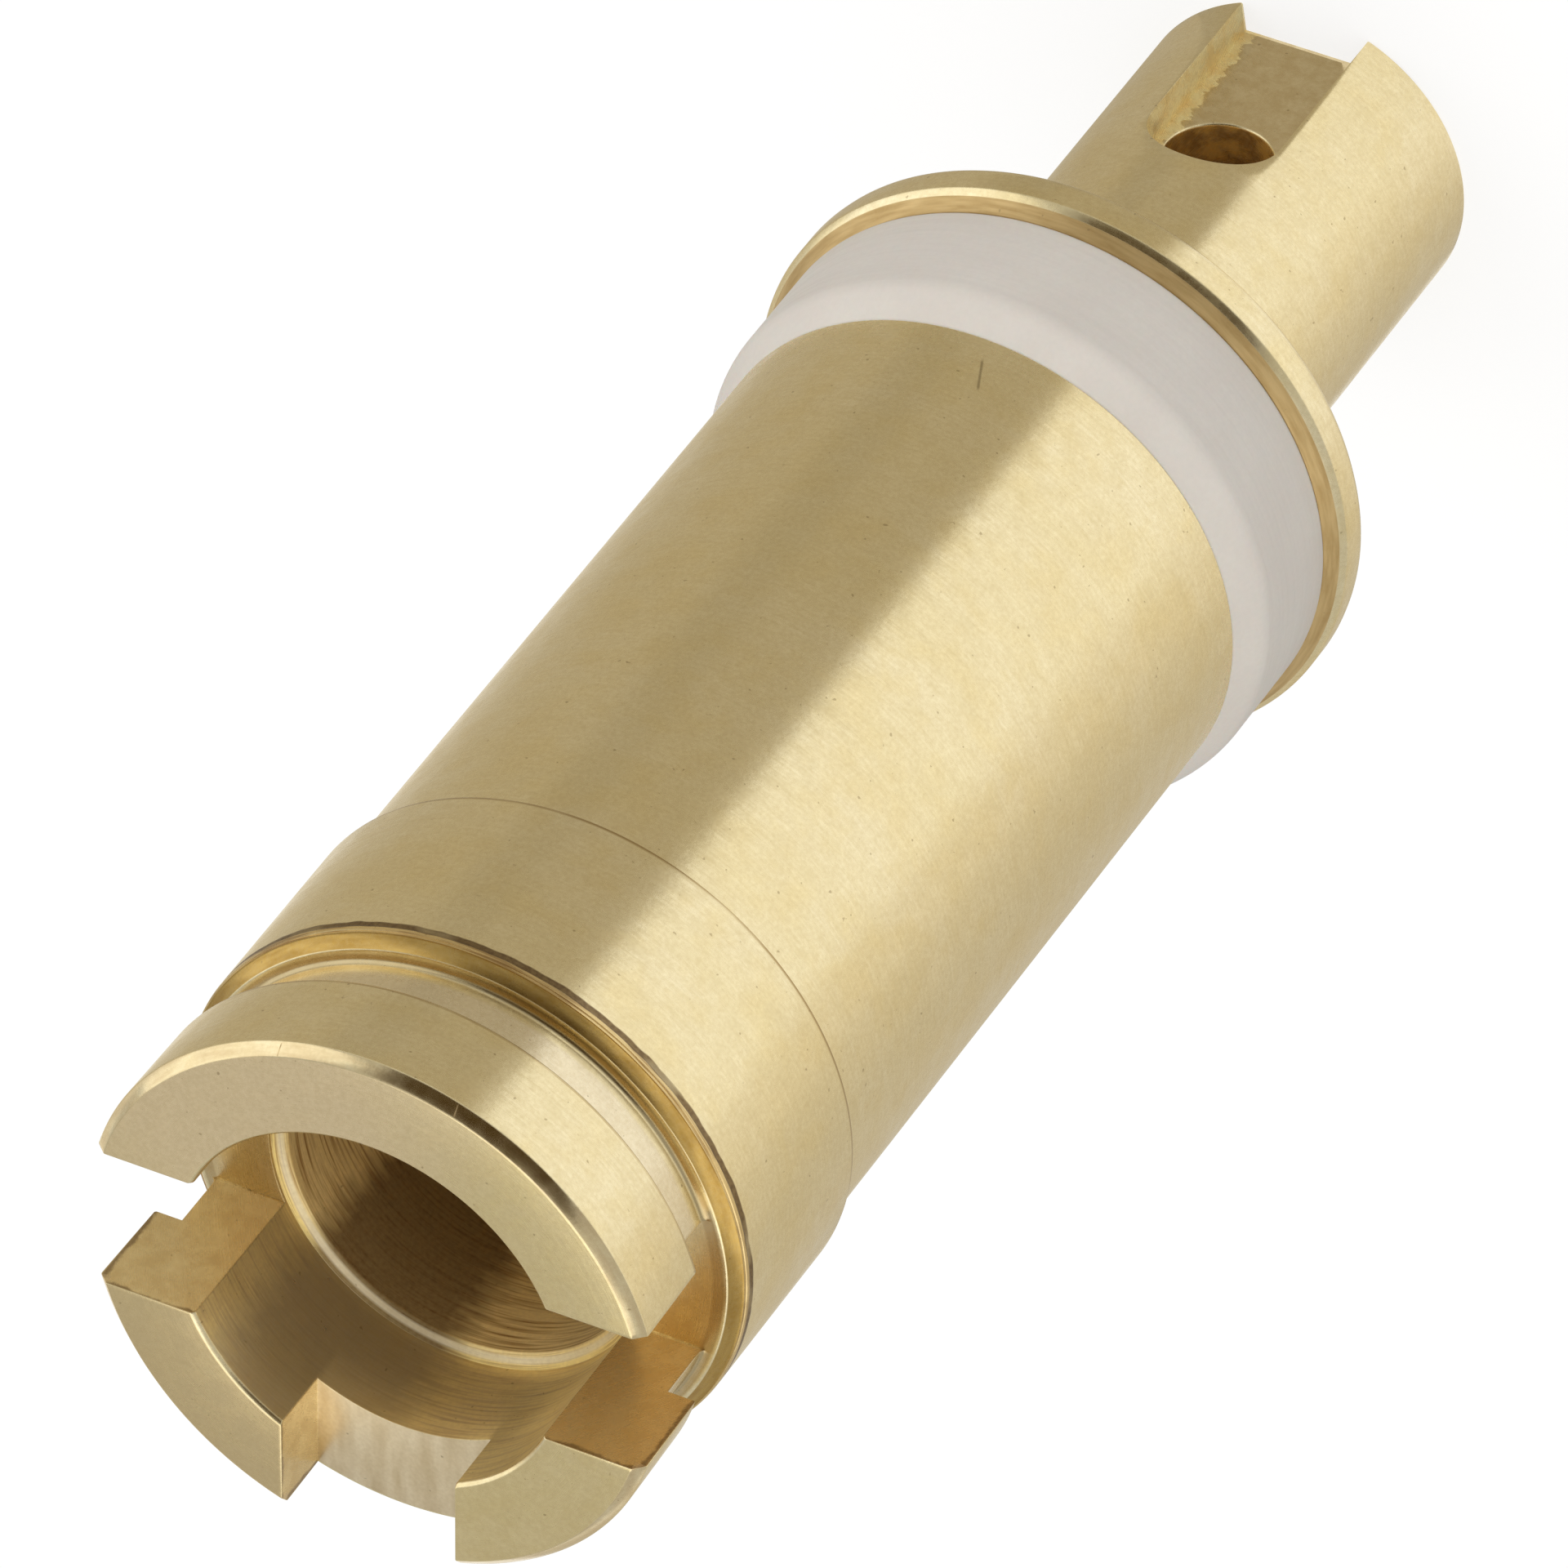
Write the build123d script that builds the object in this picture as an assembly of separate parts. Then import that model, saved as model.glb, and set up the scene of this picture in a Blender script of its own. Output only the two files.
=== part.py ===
from build123d import *
import os
from math import radians, tan

# Brass turned body with a plastic seal ring, in millimetres.
# Origin: centre of the tail face. +Z runs along the turning axis to the nose.
# +X runs along the slot that crosses the whole nose, and -Y is the side of the shank's slot.

# Diameters, tail to nose
shank_diameter = 7.6
barrel_diameter = 12.0
band_diameter = 12.5
neck_diameter = 11.32
collar_diameter = 12.56

# The ring stands this far proud of the barrel and its seat goes this far below it,
# and the flange stands this far proud of the ring
ring_rise = 0.42
ring_seat_depth = 0.8
flange_rise = 0.36

# Lengths along the axis, tail to nose
shank_length = 11.0
flange_thickness = 1.27
ring_width = 3.33
barrel_length = 17.4
band_length = 4.85
neck_length = 1.4
collar_length = 2.35

# Bevels and edges
tail_edge = 0.08
flange_back_radius = 0.3
flange_slope_width = 0.25
flange_slope_length = 0.24
flange_bevel_width = 0.07
flange_bevel_length = 0.42
ring_bevel_length = 0.73
ring_bevel_radius = 1.5
band_bevel = 0.35
neck_radius = 0.2
collar_taper = 0.04
nose_bevel = 0.23
mouth_edge = 0.03

# Hollow from the nose: a shallow counterbore, then a long blind bore with a drilled end
counterbore_diameter = 8.4
counterbore_depth = 3.82
bore_diameter = 7.8
ledge_slope = 30.0
bore_depth = 24.0
drill_point_angle = 118.0

# Slots in the nose: one right across it, and a shallower one through the +Y wall
cross_slot_width = 3.35
side_slot_width = 3.85
side_slot_depth = 1.5

# Slot and hole in the shank: both lie on the -Y side, and the slot's round end is centred on the hole
shank_slot_width = 2.85
shank_slot_depth = 1.05
hole_diameter = 2.35
hole_from_tail = 4.25
hole_depth = 2.5

# Diameters of the ring, of the groove that it sits in and of the flange behind it
ring_diameter = barrel_diameter + 2 * ring_rise
ring_seat_diameter = barrel_diameter - 2 * ring_seat_depth
flange_diameter = ring_diameter + 2 * flange_rise

# Heights of the steps
flange_height = shank_length
ring_height = flange_height + flange_thickness
barrel_height = ring_height + ring_width
band_height = barrel_height + barrel_length
shoulder_height = band_height + band_length
collar_height = shoulder_height + neck_length
nose_height = collar_height + collar_length

# Longer than anything it has to cut through
reach = 2 * flange_diameter


def turned(*corners):
    """Solid of revolution from the (diameter, height) corners of its half section."""
    half_section = [(diameter / 2, height) for diameter, height in corners]
    return revolve(make_face(Plane.XZ * Polyline(*half_section, close=True)), Axis.Z)


def point_length(diameter):
    """Length of the cone that a drill of this diameter leaves at the end of its hole."""
    return diameter / 2 / tan(radians(drill_point_angle / 2))


def rim(solid, diameter, height):
    """Edges of a solid that run around the axis at one diameter and height."""
    circles = solid.edges().filter_by(GeomType.CIRCLE)
    return [e for e in circles if abs(2 * e.radius - diameter) < 1e-3 and abs(e.arc_center.Z - height) < 1e-3]


def outside():
    """The turned outside, with the seat of the ring between barrel and flange."""
    bevel_diameter = flange_diameter - 2 * flange_bevel_width
    bevel_height = ring_height - flange_slope_length
    blank = turned(
        (0, 0),
        (shank_diameter, 0),
        (shank_diameter, flange_height),
        (flange_diameter, flange_height),
        (flange_diameter, bevel_height - flange_bevel_length),
        (bevel_diameter, bevel_height),
        (bevel_diameter - 2 * flange_slope_width, ring_height),
        (ring_seat_diameter, ring_height),
        (ring_seat_diameter, barrel_height),
        (barrel_diameter, barrel_height),
        (barrel_diameter, band_height),
        (band_diameter, band_height),
        (band_diameter, shoulder_height - band_bevel),
        (band_diameter - 2 * band_bevel, shoulder_height),
        (neck_diameter, shoulder_height),
        (neck_diameter, collar_height),
        (collar_diameter - 2 * collar_taper, collar_height),
        (collar_diameter, nose_height - nose_bevel),
        (collar_diameter - 2 * nose_bevel, nose_height),
        (0, nose_height),
    )
    blank = fillet(rim(blank, flange_diameter, flange_height), flange_back_radius)
    blank = fillet(rim(blank, neck_diameter, shoulder_height), neck_radius)
    return chamfer(rim(blank, shank_diameter, 0), tail_edge)


def hollow():
    """The counterbore and the blind bore, as one turned cutter."""
    ledge_height = nose_height - counterbore_depth
    ledge_drop = (counterbore_diameter - bore_diameter) / 2 * tan(radians(ledge_slope))
    bore_end = nose_height - bore_depth
    return turned(
        (0, nose_height + mouth_edge),
        (counterbore_diameter + 4 * mouth_edge, nose_height + mouth_edge),
        (counterbore_diameter, nose_height - mouth_edge),
        (counterbore_diameter, ledge_height),
        (bore_diameter, ledge_height - ledge_drop),
        (bore_diameter, bore_end),
        (0, bore_end - point_length(bore_diameter)),
    )


def nose_slots():
    """The slot across the whole nose, cut down to the shoulder, and the side slot towards +Y."""
    up = (Align.CENTER, Align.CENTER, Align.MIN)
    across = Pos(0, 0, shoulder_height) * Box(reach, cross_slot_width, reach, align=up)
    outward = (Align.CENTER, Align.MIN, Align.MIN)
    side = Pos(0, 0, nose_height - side_slot_depth) * Box(side_slot_width, reach, reach, align=outward)
    return [across, side]


def shank_slot():
    """Flat-bottomed slot, open at the tail and rounded where it ends around the hole."""
    floor = shank_diameter / 2 - shank_slot_depth
    face = Plane(origin=(0, -floor, 0), x_dir=(1, 0, 0), z_dir=(0, -1, 0))
    straight = Pos(0, (hole_from_tail - reach) / 2) * Rectangle(shank_slot_width, hole_from_tail + reach)
    outline = straight + Pos(0, hole_from_tail) * Circle(shank_slot_width / 2)
    return extrude(face * outline, reach)


def shank_hole():
    """Blind drilled hole in the slot's floor, pointing at the axis."""
    inner_end = shank_diameter / 2 - shank_slot_depth - hole_depth
    axis = Plane(origin=(0, -inner_end, hole_from_tail), x_dir=(1, 0, 0), z_dir=(0, -1, 0))
    radius = hole_diameter / 2
    drill = Cylinder(radius, reach, align=(Align.CENTER, Align.CENTER, Align.MIN))
    point = Cone(0, radius, point_length(hole_diameter), align=(Align.CENTER, Align.CENTER, Align.MAX))
    return axis * (drill + point)


def turned_body():
    """The brass body: turned outside and hollow, then the milled slots and the drilled hole."""
    body = outside() - hollow()
    for cutter in nose_slots():
        body -= cutter
    body -= shank_slot()
    return body - shank_hole()


def seal_ring():
    """The plastic ring: it fills its seat and stands proud of the barrel, with a soft bevel towards it."""
    bevel_height = barrel_height - ring_bevel_length
    ring = turned(
        (ring_seat_diameter, ring_height),
        (ring_diameter, ring_height),
        (ring_diameter, bevel_height),
        (barrel_diameter, barrel_height),
        (ring_seat_diameter, barrel_height),
    )
    return fillet(rim(ring, ring_diameter, bevel_height), ring_bevel_radius)


os.makedirs("parts", exist_ok=True)
export_step(turned_body(), "parts/turned_body.step")
export_step(seal_ring(), "parts/seal_ring.step")
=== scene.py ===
from math import acos, asin, atan2, cos, degrees, hypot, pi, radians, sin, tan

import bmesh
import bpy
from mathutils import Matrix, Vector


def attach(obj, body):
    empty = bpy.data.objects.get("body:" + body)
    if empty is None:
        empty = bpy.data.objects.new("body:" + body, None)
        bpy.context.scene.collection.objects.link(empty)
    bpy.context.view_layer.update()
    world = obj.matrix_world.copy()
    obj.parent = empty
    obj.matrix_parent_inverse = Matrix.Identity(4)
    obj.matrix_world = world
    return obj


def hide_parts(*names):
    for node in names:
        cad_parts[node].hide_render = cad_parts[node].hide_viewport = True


# Looks of a turned brass body with a plastic seal ring.
# The part's lengths are in millimetres until a mesh is made, and the stage's are in metres.
MM = 0.001

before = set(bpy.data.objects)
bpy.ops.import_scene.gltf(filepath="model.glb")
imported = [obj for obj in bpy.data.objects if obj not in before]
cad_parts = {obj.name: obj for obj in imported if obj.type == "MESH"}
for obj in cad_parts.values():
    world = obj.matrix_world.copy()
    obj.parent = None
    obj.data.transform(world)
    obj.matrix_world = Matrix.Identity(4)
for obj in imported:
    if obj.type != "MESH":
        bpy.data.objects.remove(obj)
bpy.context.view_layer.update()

# ---------------------------------------------------------------- sizes, the same as in the part's source
# Radii
SHANK, FLANGE, SEAT, RING, BARREL, BAND, NECK = 3.8, 6.776, 5.2, 6.42, 6.0, 6.25, 5.66
COLLAR_BACK, COLLAR_FRONT, NOSE_RIM = 6.24, 6.28, 6.05
BORE, COUNTERBORE, MOUTH = 3.9, 4.2, 4.28
# Heights above the tail
FLANGE_BACK, RING_BACK, RING_FRONT, BAND_BACK, SHOULDER = 11.0, 12.2, 15.6, 33.0, 37.85
COLLAR, NOTCH_FLOOR, NOSE_BEVEL, NOSE = 39.25, 40.1, 41.37, 41.6
BORE_END, LEDGE_LOW, LEDGE_HIGH, MOUTH_EDGE = 17.6, 37.61, 37.78, 41.52
# Half widths of the nose's two slots and of the keyway, which is the slot in the shank
CROSS_SLOT, NOTCH, KEYWAY = 3.35 / 2, 3.85 / 2, 2.85 / 2
# Distance of the keyway's floor from the axis
KEYWAY_FLOOR = 2.75
# The hole in the keyway's floor
HOLE, HOLE_HEIGHT, HOLE_DEPTH = 2.35 / 2, 4.25, 2.5
TAIL_EDGE = 0.08
# Radius over depth of a drilled end, a cone of 118 degrees
DRILL = tan(radians(59))

# ---------------------------------------------------------------- forms too fine for the part's source
EDGE_BREAK, RING_EDGE_BREAK = 0.03, 0.05
COLLAR_ROUND, BAND_ROUND, NECK_ROUND, FLANGE_ROUND, RING_BEND = 0.06, 0.1, 0.14, 0.3, 0.8
# The keyway's +X wall leans outwards: its distance from the middle as a share of KEYWAY, at the lip and at the foot
KEYWAY_LIP, KEYWAY_FOOT = 1.055, 0.985
HOLE_RIM = 0.05
# Edges are rounded, and after that marked sharp, from these angles on
ROUND_FROM, SHARP_FROM = 28, 34

# ---------------------------------------------------------------- counts in the meshes
COLUMNS, RING_COLUMNS = 360, 288
# Columns that lie on the planes of the nose's slots, whatever the radius
CROSS_COLUMN, NOTCH_COLUMN = 16, 71
# The keyway's patch: columns each side of -Y, the height it reaches, and its rows
KEYWAY_SPREAD, KEYWAY_TOP = 30, 6.6
ROWS_TO_HOLE, ROWS_PAST_HOLE, PATCH_STEPS = 12, 10, 4


def arc(centre, radius, start, end, steps):
    """Points (radius, height) along an arc of the half section, angles in degrees."""
    angles = [radians(start + (end - start) * i / steps) for i in range(steps + 1)]
    return [(centre[0] + radius * cos(a), centre[1] + radius * sin(a)) for a in angles]


def around(radius, angle, height):
    return (radius * cos(angle), radius * sin(angle), height)


def nose_angle(column, radius):
    """Angle of a column on the nose side, where some columns keep to the slots' planes."""
    r = max(radius, BORE)
    cross, notch = asin(CROSS_SLOT / r), acos(NOTCH / r)
    keys = [
        (-CROSS_COLUMN, -cross),
        (CROSS_COLUMN, cross),
        (NOTCH_COLUMN, notch),
        (180 - NOTCH_COLUMN, pi - notch),
        (180 - CROSS_COLUMN, pi - cross),
        (180 + CROSS_COLUMN, pi + cross),
        (360 - CROSS_COLUMN, 2 * pi - cross),
        (360 + CROSS_COLUMN, 2 * pi + cross),
    ]
    for (c0, a0), (c1, a1) in zip(keys, keys[1:]):
        if c0 <= column <= c1:
            return a0 + (a1 - a0) * (column - c0) / (c1 - c0)


def bridge(bm, lower, upper, closed=True, skip=()):
    """Quads between two rows of vertices, apart from the columns to skip."""
    count = len(lower)
    for i in range(count if closed else count - 1):
        j = (i + 1) % count
        if i not in skip:
            bm.faces.new((lower[i], lower[j], upper[j], upper[i]))


def cone(bm, row, apex):
    """Closes a round row of vertices with a cone."""
    tip = bm.verts.new(apex)
    for i in range(len(row)):
        bm.faces.new((tip, row[i], row[(i + 1) % len(row)]))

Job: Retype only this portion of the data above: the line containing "return body - shank_hole()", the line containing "bpy.data.objects.remove(obj)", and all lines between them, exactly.

Expected answer:
    return body - shank_hole()


def seal_ring():
    """The plastic ring: it fills its seat and stands proud of the barrel, with a soft bevel towards it."""
    bevel_height = barrel_height - ring_bevel_length
    ring = turned(
        (ring_seat_diameter, ring_height),
        (ring_diameter, ring_height),
        (ring_diameter, bevel_height),
        (barrel_diameter, barrel_height),
        (ring_seat_diameter, barrel_height),
    )
    return fillet(rim(ring, ring_diameter, bevel_height), ring_bevel_radius)


os.makedirs("parts", exist_ok=True)
export_step(turned_body(), "parts/turned_body.step")
export_step(seal_ring(), "parts/seal_ring.step")
=== scene.py ===
from math import acos, asin, atan2, cos, degrees, hypot, pi, radians, sin, tan

import bmesh
import bpy
from mathutils import Matrix, Vector


def attach(obj, body):
    empty = bpy.data.objects.get("body:" + body)
    if empty is None:
        empty = bpy.data.objects.new("body:" + body, None)
        bpy.context.scene.collection.objects.link(empty)
    bpy.context.view_layer.update()
    world = obj.matrix_world.copy()
    obj.parent = empty
    obj.matrix_parent_inverse = Matrix.Identity(4)
    obj.matrix_world = world
    return obj


def hide_parts(*names):
    for node in names:
        cad_parts[node].hide_render = cad_parts[node].hide_viewport = True


# Looks of a turned brass body with a plastic seal ring.
# The part's lengths are in millimetres until a mesh is made, and the stage's are in metres.
MM = 0.001

before = set(bpy.data.objects)
bpy.ops.import_scene.gltf(filepath="model.glb")
imported = [obj for obj in bpy.data.objects if obj not in before]
cad_parts = {obj.name: obj for obj in imported if obj.type == "MESH"}
for obj in cad_parts.values():
    world = obj.matrix_world.copy()
    obj.parent = None
    obj.data.transform(world)
    obj.matrix_world = Matrix.Identity(4)
for obj in imported:
    if obj.type != "MESH":
        bpy.data.objects.remove(obj)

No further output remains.